== LISTED ENTRIES ==
▼

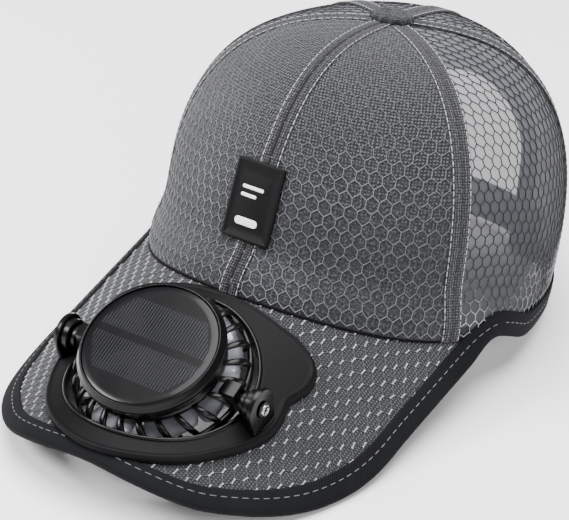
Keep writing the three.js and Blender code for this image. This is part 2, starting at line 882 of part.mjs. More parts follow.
// One curved rib from the drum's foot out and down to the cage ring
function rib(turn) {
  const steps = 3;
  const top = { radius: drumRadius - drumWall / 2, height: drumFoot + 1.2 };
  const end = { radius: cageRadius - cageWall / 2, height: cageTop - 0.6 };
  const face = [];
  const back = [];
  for (let i = 0; i <= 1; i++) {
    face.push([]);
    back.push([]);
    for (let j = 0; j <= steps; j++) {
      const t = j / steps;
      const bow = ribBulge * Math.sin(Math.PI * t);
      const radius = mix(end.radius, top.radius, t) + bow * 0.7 + ribDepth / 2;
      const height = mix(end.height, top.height, t) + bow * 0.7;
      const swirl = (0.5 - t) * ribSwirl * degrees;
      const half = (ribWidth / 2 / radius) * (i === 0 ? -1 : 1);
      const angle = turn + swirl + half;
      const at = (r) => new THREE.Vector3(r * Math.cos(angle), r * Math.sin(angle), height);
      face[i].push(at(radius));
      back[i].push(at(radius - ribDepth));
    }
  }
  return sheet(face, back);
}

function fanHousing() {
  const drum = turned(
    [
      [0, drumTop - drumWall],
      [drumRadius - drumWall, drumTop - drumWall],
      [drumRadius - drumWall, drumFoot],
      [drumRadius + 0.5, drumFoot],
      [drumRadius + 0.5, drumFoot + 1.5],
      [drumRadius, drumFoot + 2.3],
      [drumRadius, drumTop],
      [0, drumTop],
    ],
    40,
  );
  const ring = turned(
    [
      [cageRadius - cageWall, cageBottom],
      [cageRadius, cageBottom],
      [cageRadius, cageTop],
      [cageRadius - cageWall, cageTop],
      [cageRadius - cageWall, cageBottom],
    ],
    40,
  );
  let body = drum.add(ring);
  for (let k = 0; k < ribCount; k++) {
    // The ribs stand clear of the two pivot stubs
    body = body.add(solid(rib(((k + 0.5) / ribCount) * 2 * Math.PI)));
  }
  const guardTop = cageBottom + guardThickness;
  for (let k = 0; k < guardSpokes / 2; k++) {
    const spoke = new THREE.BoxGeometry(2 * cageRadius - cageWall, guardSpokeWidth, guardThickness)
      .translate(0, 0, (guardTop + cageBottom) / 2)
      .rotateZ(((k + 0.5) / guardSpokes) * 2 * Math.PI);
    body = body.add(solid(spoke));
  }
  const hub = turned(
    [
      [0, cageBottom],
      [guardHubRadius, cageBottom],
      [guardHubRadius, guardTop],
      [0, guardTop],
    ],
    16,
  );
  body = body.add(hub);
  const bossFace = earFace - earThickness - bossLength;
  [1, -1].forEach((side) => {
    const root = side > 0 ? [cageRadius - cageWall, earFace] : [-earFace, -cageRadius + cageWall];
    const ringFrom = side * (bossFace - clearance - stubRingWidth);
    const ringTo = side * (bossFace - clearance);
    const collar = [Math.min(ringFrom, ringTo), Math.max(ringFrom, ringTo)];
    body = body.add(solid(crossPin(stubRadius, root[0], root[1], 12)));
    body = body.add(solid(crossPin(stubRingRadius, collar[0], collar[1], 16)));
  });
  [1, -1].forEach((side) => {
    const width = 2 * stubRingRadius;
    const from = bladeRadius + 1.2;
    const to = cageRadius + 0.6;
    const web = new THREE.BoxGeometry(to - from, width, drumFoot + 1.5 + stubRadius)
      .translate((side * (from + to)) / 2, 0, (drumFoot + 1.5 - stubRadius) / 2);
    body = body.add(solid(web));
  });
  return geometryOf(body);
}

function fanMotor() {
  const points = [
    [0, hubBottom + 0.6],
    [shaftRadius, hubBottom + 0.6],
    [shaftRadius, motorBottom],
    [motorRadius - 0.6, motorBottom],
    [motorRadius, motorBottom + 0.6],
    [motorRadius, drumTop - drumWall - clearance],
    [0, drumTop - drumWall - clearance],
  ];
  return geometryOf(turned(points, 20));
}

// Twisted blade from the hub to its tip
function blade(turn) {
  const steps = 3;
  const chordSteps = 2;
  const upper = [];
  const lower = [];
  for (let i = 0; i <= steps; i++) {
    const t = i / steps;
    const radius = mix(hubRadius - 1, bladeRadius, t);
    const chord = mix(bladeRootChord, bladeTipChord, t);
    const pitch = mix(bladeRootPitch, bladeTipPitch, t) * degrees;
    upper.push([]);
    lower.push([]);
    for (let j = 0; j <= chordSteps; j++) {
      const along = (j / chordSteps - 0.5) * chord;
      const camber = 0.9 * (1 - (2 * j - chordSteps) ** 2 / chordSteps ** 2);
      const angle = turn + (along * Math.cos(pitch)) / radius;
      const height = along * Math.sin(pitch) + camber + (hubTop + hubBottom) / 2 - 0.3;
      const at = (h) => new THREE.Vector3(radius * Math.cos(angle), radius * Math.sin(angle), h);
      upper[i].push(at(height + bladeThickness / 2));
      lower[i].push(at(height - bladeThickness / 2));
    }
  }
  return sheet(upper, lower);
}

function fanImpeller() {
  const bore = shaftRadius + clearance;
  let body = turned(
    [
      [bore, hubBottom],
      [hubRadius, hubBottom],
      [hubRadius, hubTop - 1],
      [hubRadius - 1, hubTop],
      [bore, hubTop],
      [bore, hubBottom],
    ],
    16,
  );
  for (let k = 0; k < bladeCount; k++) {
    body = body.add(solid(blade((k / bladeCount) * 2 * Math.PI)));
  }
  return geometryOf(body);
}

// Round screw head outside an ear, with a slot
function pivotKnob(side) {
  const from = earFace + clearance;
  const head = solid(crossPin(knobRadius, from, from + knobThickness, 20));
  const slot = solid(
    new THREE.BoxGeometry(1, 2 * knobRadius + 1, 0.8).translate(from + knobThickness, 0, 0),
  );
  const body = head.subtract(slot);
  return geometryOf(side > 0 ? body : body.mirror([1, 0, 0]));
}

// Scene graph

function named(name, geometry, material) {
  const mesh = new THREE.Mesh(geometry, material);
  mesh.name = name;
  return mesh;
}

const hat = new THREE.Group();

const panels = [
  { name: "crown_panel_front_left", from: 0, to: frontSeamAngle, look: looks.netOverCloth },
  { name: "crown_panel_front_right", from: -frontSeamAngle, to: 0, look: looks.netOverCloth },
  { name: "crown_panel_side_left", from: frontSeamAngle, to: backSeamAngle, look: looks.openNet },
  { name: "crown_panel_side_right", from: -backSeamAngle, to: -frontSeamAngle, look: looks.openNet },
];
panels.forEach(({ name, from, to, look }) => hat.add(named(name, crownPanel(from, to), look())));
hat.add(named("crown_panel_back_left", backPanel(backSeamAngle, 180), looks.openNet()));
hat.add(named("crown_panel_back_right", backPanel(-180, -backSeamAngle), looks.openNet()));

const button = named("top_button", topButton(), looks.netOverCloth());
button.position.y = buttonSetback;
hat.add(button);
hat.add(named("front_label", frontLabel(), looks.rubber()));
hat.add(named("hem_binding_left", hemBinding(1), looks.tape()));
hat.add(named("hem_binding_right", hemBinding(-1), looks.tape()));
hat.add(named("arch_binding", archBinding(), looks.tape()));
hat.add(named("back_strap", backStrap(), looks.tape()));
hat.add(named("peak", peakWithHole(), looks.peakCover()));
hat.add(named("peak_binding", peakBinding(), looks.tape()));
hat.add(named("fan_base_plate", fanBasePlate(), looks.plate()));

// The fan's own group turns about the pivot
const fan = new THREE.Group();
fan.position.copy(new THREE.Vector3(0, 0, -pivotDepth).applyMatrix4(plateFrame));
fan.rotation.x = droop + restTilt * degrees;
fan.add(named("fan_housing", fanHousing(), looks.housing()));
fan.add(named("solar_bezel", solarBezel(), looks.bezel()));
fan.add(named("solar_cell", solarCell(), looks.cell()));
fan.add(named("fan_motor", fanMotor(), looks.steel()));
fan.add(named("fan_impeller", fanImpeller(), looks.blades()));
fan.add(named("pivot_knob_left", pivotKnob(1), looks.steel()));
fan.add(named("pivot_knob_right", pivotKnob(-1), looks.steel()));
hat.add(fan);

// Pitch at which the lowest point ahead of the button is level with the lowest one behind it
function restingPitch(object) {
  object.updateMatrixWorld(true);
  const points = [];
  object.traverse((piece) => {
    if (!piece.isMesh) return;
    const position = piece.geometry.attributes.position;
    for (let i = 0; i < position.count; i++) {
      points.push(new THREE.Vector3().fromBufferAttribute(position, i).applyMatrix4(piece.matrixWorld));
    }
  });
  const lowest = (angle, isBehind) =>
    points
      .filter((p) => p.y > buttonSetback === isBehind)
      .reduce((low, p) => Math.min(low, p.y * Math.sin(angle) + p.z * Math.cos(angle)), Infinity);
  let least = -30 * degrees;
  let most = 30 * degrees;
  for (let k = 0; k < 40; k++) {
    const middle = (least + most) / 2;
    if (lowest(middle, true) > lowest(middle, false)) most = middle;
    else least = middle;
  }
  return (least + most) / 2;
}

hat.rotation.x = restingPitch(hat);

// The origin is the middle of the bottom of the hat's box
const group = new THREE.Group();
group.add(hat);
group.updateMatrixWorld(true);
const box = new THREE.Box3().setFromObject(hat, true);
hat.position.set(-(box.min.x + box.max.x) / 2, -(box.min.y + box.max.y) / 2, -box.min.z);

export default group;
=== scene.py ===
"""Solar fan hat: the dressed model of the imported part, with its studio, lights and camera."""
import math

import bmesh
import bpy
import numpy as np
from mathutils import Matrix, Vector


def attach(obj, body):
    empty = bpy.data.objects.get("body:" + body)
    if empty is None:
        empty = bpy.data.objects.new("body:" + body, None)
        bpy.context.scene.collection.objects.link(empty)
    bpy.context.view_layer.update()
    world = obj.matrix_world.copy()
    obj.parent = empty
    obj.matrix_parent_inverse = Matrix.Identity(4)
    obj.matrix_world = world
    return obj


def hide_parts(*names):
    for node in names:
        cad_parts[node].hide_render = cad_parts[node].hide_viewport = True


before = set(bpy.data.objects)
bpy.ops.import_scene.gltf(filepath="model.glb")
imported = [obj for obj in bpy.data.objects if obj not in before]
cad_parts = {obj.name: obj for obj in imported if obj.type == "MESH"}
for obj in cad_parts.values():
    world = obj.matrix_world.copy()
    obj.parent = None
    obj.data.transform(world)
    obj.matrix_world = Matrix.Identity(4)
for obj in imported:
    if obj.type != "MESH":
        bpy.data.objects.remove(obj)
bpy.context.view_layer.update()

# All shapes are worked out in millimetres in the hem's frame, like the part's own source,
# and pitched into the resting frame here
REST_PITCH = math.radians(-8.023)
REST_SHIFT = np.array([0.0, 36.699, 15.042])
DEG = math.pi / 180


def stacked(*parts):
    """Points from their separate coordinates, each a number or an array."""
    return np.stack(np.broadcast_arrays(*parts), -1)


def pitched(points, angle, shift):
    """Points turned about the X axis and then shifted."""
    x, y, z = np.moveaxis(np.asarray(points, float), -1, 0)
    c, s = math.cos(angle), math.sin(angle)
    return stacked(x, y * c - z * s, y * s + z * c) + shift


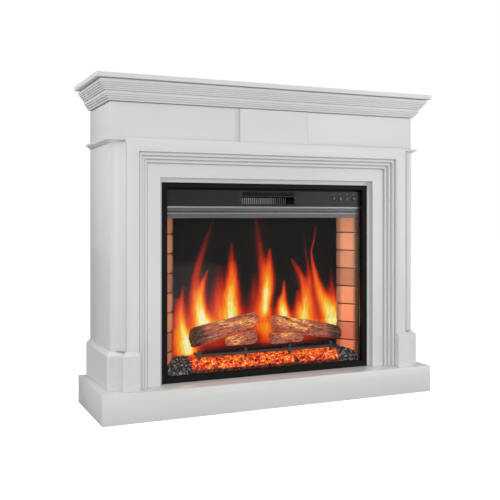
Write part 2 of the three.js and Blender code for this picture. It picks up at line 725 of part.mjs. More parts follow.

▲

== EXERCISE TASK ==
Which lines above run from the one containing "the hat's box" down to the one containing "imported = [obj"? Repeat exactly those, both ends included, and nothing else.

== EXERCISE ANSWER ==
// The origin is the middle of the bottom of the hat's box
const group = new THREE.Group();
group.add(hat);
group.updateMatrixWorld(true);
const box = new THREE.Box3().setFromObject(hat, true);
hat.position.set(-(box.min.x + box.max.x) / 2, -(box.min.y + box.max.y) / 2, -box.min.z);

export default group;
=== scene.py ===
"""Solar fan hat: the dressed model of the imported part, with its studio, lights and camera."""
import math

import bmesh
import bpy
import numpy as np
from mathutils import Matrix, Vector


def attach(obj, body):
    empty = bpy.data.objects.get("body:" + body)
    if empty is None:
        empty = bpy.data.objects.new("body:" + body, None)
        bpy.context.scene.collection.objects.link(empty)
    bpy.context.view_layer.update()
    world = obj.matrix_world.copy()
    obj.parent = empty
    obj.matrix_parent_inverse = Matrix.Identity(4)
    obj.matrix_world = world
    return obj


def hide_parts(*names):
    for node in names:
        cad_parts[node].hide_render = cad_parts[node].hide_viewport = True


before = set(bpy.data.objects)
bpy.ops.import_scene.gltf(filepath="model.glb")
imported = [obj for obj in bpy.data.objects if obj not in before]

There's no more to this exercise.